Dining Services Director Patti Klos said that the department will do anything reasonable to accommodate a student with a disability but that arrangements are usually case-specific.
“It is somewhat situational,” Klos said. “We have designed our buildings to be accessible. In recent years they have made sure there are remote activated devices on doors, for examples, to allow students to access Carmichael, Dewick and Hodgdon.”
Klos explained that all dining halls on campus adhere to ADA regulations in terms of counter height and access to food stations. Students with disabilities often still need additional help, though, she said.
“Some students have helpers, and others request help to collect their food and sit at their table,” she said.
Cohen said that when it comes to collecting food, Dining Services has been very accommodating.
“They always have someone who helps me get my food in the dining halls,” he said.
Similarly, residential options on campus are somewhat limited for students with disabilities. While not all dormitories are handicap-friendly, Cohen said he has always been placed in a handicap-friendly dorm, such as South Hall.
“In the dorms, they always make whatever adjustments I need such as making the bathroom handicap accessible, providing automatic doors and a remote to open them or putting my mailbox on a lower level,” he said.
Still, there are many dorms on campus that Cohen simply cannot live in or visit. Among the oldest buildings on the Hill, West Hall is not handicap-accessible, and in several other buildings, only the ground floor is accessible.
Some of these buildings do not lend themselves toward renovation in a disability-friendly way, according to Vice President of Operations Richard Reynolds. Tufts, instead, is focusing on ensuring accessibility in classrooms, he said.
“We need to make sure the Tufts experience is available to every student that enrolls here,” Reynolds said. “We are working to make classroom space accessible wherever possible.”
This year Tufts signed an agreement with the Massachusetts Architectural Access Board (MAAB), a regulatory agency under the Massachusetts Office of Public Safety, to regulate the design of public buildings in order to make them accessible, functional and safe for persons with disabilities.
According to the agreement, over the next five years, Tufts will work to make five percent of all rooms on campus handicap-accessible, and, in exchange for this commitment, the MAAB will grant Tufts waivers for buildings that simply do not lend themselves toward handicap accessibility, Reynolds said.
“They are very happy with what Tufts is doing, and hopefully we are setting examples for other colleges in the state,” he said. “This agreement shows that we are taking the lead on trying to work out arrangements that will provide for students with disabilities and will facilitate their student life.”
Although certain dorms will inevitably remain inaccessible, according to Yolanda King, director of the Office of Residential Life and Learning, she said that students with disabilities have the same residential experience as other students.

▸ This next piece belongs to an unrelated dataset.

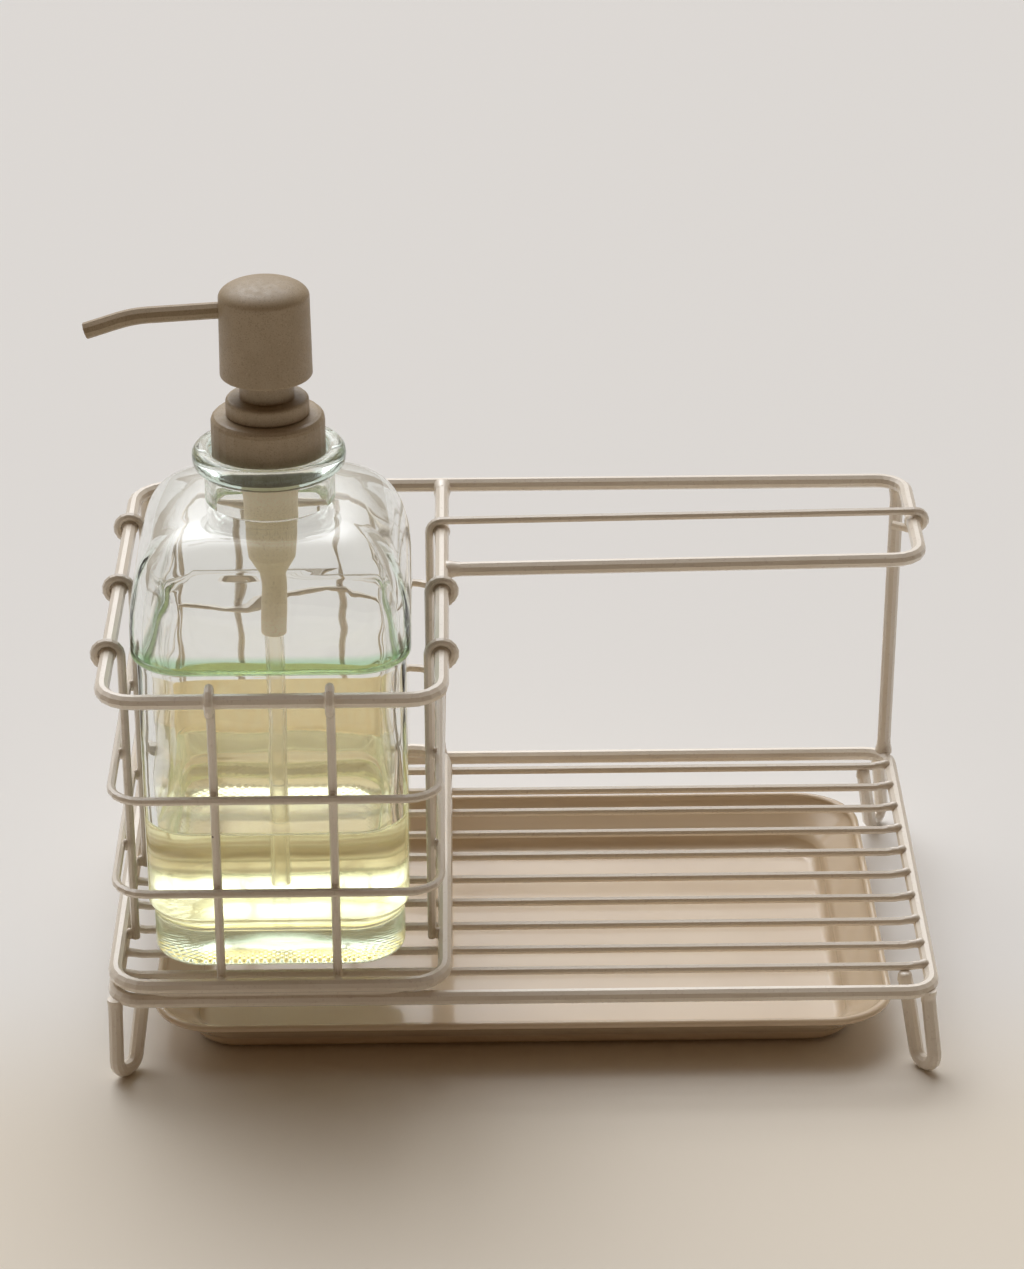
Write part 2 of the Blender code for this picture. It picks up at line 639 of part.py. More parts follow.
def make_closure(group):
    """The collar plugs the bottle's bore; the retainer snaps into it and guides the rod in its chimney."""
    inner = COLLAR_RADIUS - COLLAR_WALL
    collar = [(COLLAR_HOLE_RADIUS, COLLAR_RISE)]
    collar += rounding(COLLAR_RADIUS - COLLAR_ROUNDING, COLLAR_RISE - COLLAR_ROUNDING, COLLAR_ROUNDING, 90, 0)
    collar += [(COLLAR_RADIUS, -COLLAR_PLUG_DEPTH), (inner, -COLLAR_PLUG_DEPTH)]
    collar += [(inner, COLLAR_RISE - COLLAR_TOP_WALL), (COLLAR_HOLE_RADIUS, COLLAR_RISE - COLLAR_TOP_WALL)]
    turned(group, "pump_collar", collar, PUMP_PLACE)

    seat = COLLAR_RISE + SEAT_GAP
    top = seat + RETAINER_HEIGHT
    bore = ROD_RADIUS + ROD_RUNNING_GAP
    retainer = [(bore, top + CHIMNEY_HEIGHT), (CHIMNEY_RADIUS, top + CHIMNEY_HEIGHT), (CHIMNEY_RADIUS, top)]
    edge = RETAINER_RADIUS - RETAINER_ROUNDING
    retainer += rounding(edge, top - RETAINER_ROUNDING, RETAINER_ROUNDING, 90, 0)
    retainer += [(RETAINER_RADIUS, seat), (RETAINER_BOSS_RADIUS, seat)]
    retainer += [(RETAINER_BOSS_RADIUS, seat - RETAINER_BOSS_DEPTH), (bore, seat - RETAINER_BOSS_DEPTH)]
    turned(group, "pump_retainer", retainer, PUMP_PLACE)

    foot = -COLLAR_PLUG_DEPTH
    hole, rim = CYLINDER_RADIUS + SEAT_GAP, inner - SEAT_GAP
    gasket = [(hole, foot + GASKET_THICKNESS), (rim, foot + GASKET_THICKNESS), (rim, foot), (hole, foot)]
    turned(group, "closure_gasket", gasket, PUMP_PLACE)


def make_cylinder(group):
    """The pump cylinder hangs from its flange in the collar and holds the ball valve and the dip tube."""
    flange_foot = -COLLAR_PLUG_DEPTH + GASKET_THICKNESS + SEAT_GAP
    flange_top = flange_foot + FLANGE_THICKNESS
    flange = COLLAR_RADIUS - COLLAR_WALL - SEAT_GAP
    top = COLLAR_RISE - RETAINER_BOSS_DEPTH
    ledge = -(CYLINDER_TAPER_END + SPRING_LEDGE_WALL / 2)
    inlet_bore = INLET_RADIUS - INLET_WALL
    seat = -BALL_SEAT_DEPTH
    socket = DIP_TUBE_RADIUS + SEAT_GAP
    profile = [
        (CYLINDER_BORE_RADIUS, top),
        (CYLINDER_RADIUS, top),
        (CYLINDER_RADIUS, flange_top),
        (flange, flange_top),
        (flange, flange_foot),
        (CYLINDER_RADIUS, flange_foot),
        (CYLINDER_RADIUS, -CYLINDER_TAPER_START),
        (CYLINDER_TAPER_RADIUS, -CYLINDER_TAPER_END),
        (INLET_RADIUS, -CYLINDER_CONE_END),
        (INLET_RADIUS, -CYLINDER_END),
        (socket, -CYLINDER_END),
        (socket, seat - BALL_SEAT_WALL),
        (BALL_SEAT_RADIUS, seat - BALL_SEAT_WALL),
        (BALL_SEAT_RADIUS, seat),
        (inlet_bore, seat + BALL_SEAT_HEIGHT),
        (inlet_bore, ledge),
        (CYLINDER_BORE_RADIUS, ledge),
    ]
    turned(group, "pump_cylinder", profile, PUMP_PLACE)

    tube_top = seat - BALL_SEAT_WALL - SEAT_GAP
    tube_foot = GLASS_BASE + DIP_TUBE_FLOOR_GAP - LIP_TOP
    tube = [(DIP_TUBE_BORE_RADIUS, tube_top), (DIP_TUBE_RADIUS, tube_top)]
    tube += [(DIP_TUBE_RADIUS, tube_foot), (DIP_TUBE_BORE_RADIUS, tube_foot)]
    turned(group, "dip_tube", tube, PUMP_PLACE)
    return ledge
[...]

“Currently, [the dorms] where these students are assigned [do] not inhibit them,” she said. “They are able to participate in the residential community’s programs and activities according to what they are interested in. [The] staff receives training to make sure the residences are an inclusive experience.”
But no matter how many buildings are made accessible, there will always be difficulties in some students’ daily lives, according to Cohen.

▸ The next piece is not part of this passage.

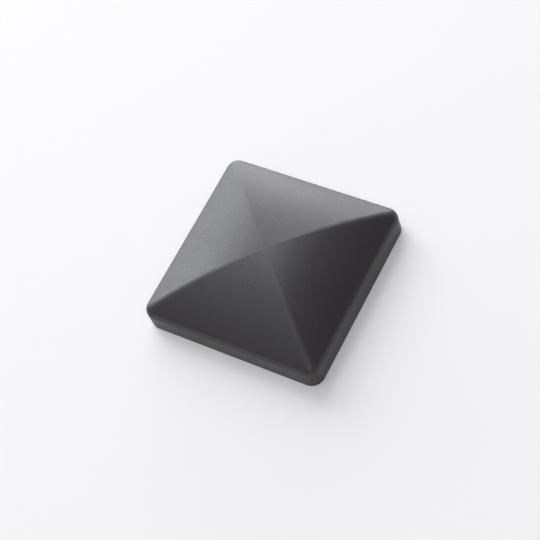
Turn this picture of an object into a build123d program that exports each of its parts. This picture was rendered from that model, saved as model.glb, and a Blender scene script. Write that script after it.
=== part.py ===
from build123d import *
import math
import os

# Square post cap with a domed hip roof, in millimetres. It is one hollow shell that slips
# over the top of a post. +Z is up, and the origin is the middle of the rim plane, on the
# post's own axis. The four sides face +X, -X, +Y and -Y.

# The post the cap goes over, and the gap left between post and wall on each side
post_side = 89.0
post_gap = 1.0

# The shell has one wall thickness from the rim to the top
wall = 2.5

# Outer form, measured to the sharp corners that the blends replace
cap_height = 25.4
skirt_height = 12.3

# Blends, as radii on the inside of the shell. The outside ones are larger by the wall.
hip_inside_radius = 4.0
corner_inside_radius = 4.0
eave_inside_radius = 1.5

# The rim: a small radius outside, and a bevel inside that leads the post in
rim_radius = 0.4
lead_in = 0.6

# What follows from those sizes
socket_side = post_side + 2 * post_gap
cap_side = socket_side + 2 * wall
crown_rise = cap_height - skirt_height
crown_radius = ((cap_side / 2) ** 2 + crown_rise**2) / (2 * crown_rise)


# Upright section through the middle: two straight walls under an arc that is level at the top
def crown_section(side, height, radius):
    half = side / 2
    eave = height - radius + math.sqrt(radius**2 - half**2)
    with BuildSketch(Plane.XZ) as section:
        with BuildLine():
            Polyline((-half, eave), (-half, 0), (half, 0), (half, eave))
            ThreePointArc((half, eave), (0, height), (-half, eave))
        make_face()
    return section.sketch


# The hips run from the eaves up to the middle of the top, and nothing else reaches it
def hip_edges(block, height):
    top = Vector(0, 0, height)
    return block.edges().filter_by(lambda edge: min((edge @ 0 - top).length, (edge @ 1 - top).length) < 0.01)


# The eaves run round the block where its upright faces end at the roof
def eave_edges(block):
    upright_faces = block.faces().filter_by(lambda face: abs(face.normal_at().Z) < 0.01)
    round_edges = upright_faces.edges() - upright_faces.edges().filter_by(Axis.Z)
    return round_edges - block.faces().sort_by(Axis.Z)[0].edges()


# Two arched bars crossed at right angles share only the domed square block, and their four
# curved tops meet along the hips. The hips are blended first and fade out at the top, then
# the upright corners, and last the eaves in one run over both.
def domed_block(side, height, radius, growth):
    bar = extrude(crown_section(side, height, radius), amount=side / 2, both=True)
    block = bar & bar.rotate(Axis.Z, 90)
    block = fillet(hip_edges(block, height), hip_inside_radius + growth)
    block = fillet(block.edges().filter_by(Axis.Z), corner_inside_radius + growth)
    return fillet(eave_edges(block), eave_inside_radius + growth)


# The space inside is the same form, smaller by the wall in every direction
def hollow_cap():
    outside = domed_block(cap_side, cap_height, crown_radius, wall)
    inside = domed_block(socket_side, cap_height - wall, crown_radius - wall, 0)
    return outside - inside


# Rounds the outer edge of the rim and bevels the inner one
def finish_rim(shell):
    outer_edges = shell.faces().sort_by(Axis.Z)[0].outer_wire().edges()
    rounded = fillet(outer_edges, rim_radius)
    inner_edges = rounded.faces().sort_by(Axis.Z)[0].inner_wires()[0].edges()
    return chamfer(inner_edges, lead_in)


post_cap = finish_rim(hollow_cap())

os.makedirs("parts", exist_ok=True)
export_step(post_cap, "parts/post_cap.step")
print("cap side", cap_side, "crown radius", round(crown_radius, 2), "volume", round(post_cap.volume, 1))
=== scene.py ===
from math import cos, pi, radians, sin

import bpy
from mathutils import Matrix, Vector

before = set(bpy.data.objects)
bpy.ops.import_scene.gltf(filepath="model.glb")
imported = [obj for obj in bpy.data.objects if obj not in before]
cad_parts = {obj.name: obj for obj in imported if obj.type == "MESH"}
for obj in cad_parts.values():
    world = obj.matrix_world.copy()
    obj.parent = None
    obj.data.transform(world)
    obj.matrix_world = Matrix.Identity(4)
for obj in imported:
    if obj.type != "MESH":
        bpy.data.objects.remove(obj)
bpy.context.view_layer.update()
bpy.ops.object.select_all(action="DESELECT")
print("frame loaded:", ", ".join(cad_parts))


# The camera stands where the photograph's did, measured on the cap itself.
# Lengths are in metres and angles in degrees, here and below.

cameraView = {
    "lens": 99.5,  # mm, as the sensor is
    "sensor": 36,
    "azimuth": -41.19,  # turned from looking along +Y, anticlockwise from above
    "elevation": 57.47,
    "roll": -24.51,
    "aim": (-0.00438, -0.00194, 0.01292),
    "distance": 0.7185,
    "clipStart": 0.05,
    "clipEnd": 20,
}


def addCamera(view):
    turn = Matrix.Rotation(radians(view["azimuth"]), 4, "Z")
    tilt = Matrix.Rotation(radians(90 - view["elevation"]), 4, "X")
    roll = Matrix.Rotation(radians(view["roll"]), 4, "Z")
    pose = turn @ tilt @ roll
    back = pose @ Vector((0, 0, 1))
    place = Vector(view["aim"]) + back * view["distance"]
    bpy.ops.object.camera_add(location=place, rotation=pose.to_euler())
    camera = bpy.context.object
    camera.name = "photoCamera"
    camera.data.lens = view["lens"]
    camera.data.sensor_width = view["sensor"]
    camera.data.clip_start = view["clipStart"]
    camera.data.clip_end = view["clipEnd"]
    bpy.context.scene.camera = camera


addCamera(cameraView)
print("camera placed")


# Steps that the materials and the world share

def addMath(nodes, links, operation, first, second):
    step = nodes.new("ShaderNodeMath")
    step.operation = operation
    links.new(first, step.inputs[0])
    links.new(second, step.inputs[1])
    return step.outputs["Value"]


def addRange(nodes, links, value, fromEnds, toEnds, interpolation="LINEAR"):
    # past either of the first ends, the result stays at the matching second one
    step = nodes.new("ShaderNodeMapRange")
    step.interpolation_type = interpolation
    step.inputs["From Min"].default_value, step.inputs["From Max"].default_value = fromEnds
    step.inputs["To Min"].default_value, step.inputs["To Max"].default_value = toEnds
    links.new(value, step.inputs["Value"])
    return step.outputs["Result"]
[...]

“As far as academics go, I am always able to pick my classes in advance so that classrooms can be moved if they are not in an accessible location,” Cohen said. “They also provide a note-taker and extended time on tests.”
However, the everyday challenge of getting to certain buildings still prevails for Cohen, largely because of they way the Hill is laid out, he said.
“My biggest challenge is probably getting to my classes. I usually have to take these detours that everyone else doesn’t need to take, and it adds time,” he said. “In the auditoriums I am either in the very back or very front because of how it is designed.”
Cohen also said his mobility issues have made him wary of joining extracurricular activities and student organizations.
“I can never just decide to go to a club meeting,” he said. “If it is not in a handicapped spot, then they have to try to move their locations. And if I decide the club is not for me, then they moved their location for nothing.”
Senior Molly Schwartz, who had a temporary disability and had to use crutches, agreed that the Hill poses numerous problems for students with disabilities.
“The hill was a major problem on crutches,” she said. “Even when I was off crutches but in a walking boot, I had to map out my entire day and figure out where I could cut out extra walking by combining errands. I became very aware of the freedom I had before my injury.”
Schwartz said that the Tufts community is relatively open to students with disabilities but that people are perhaps not as aware as they could be about what life at Tufts is like with a disability.
“The simplest things can become incredibly difficult, and we don’t think about this until we have to face it ourselves,” she said. “I must say, while a significant number of people did open doors for me or offer to help me out, I was surprised by the number of people who didn’t.”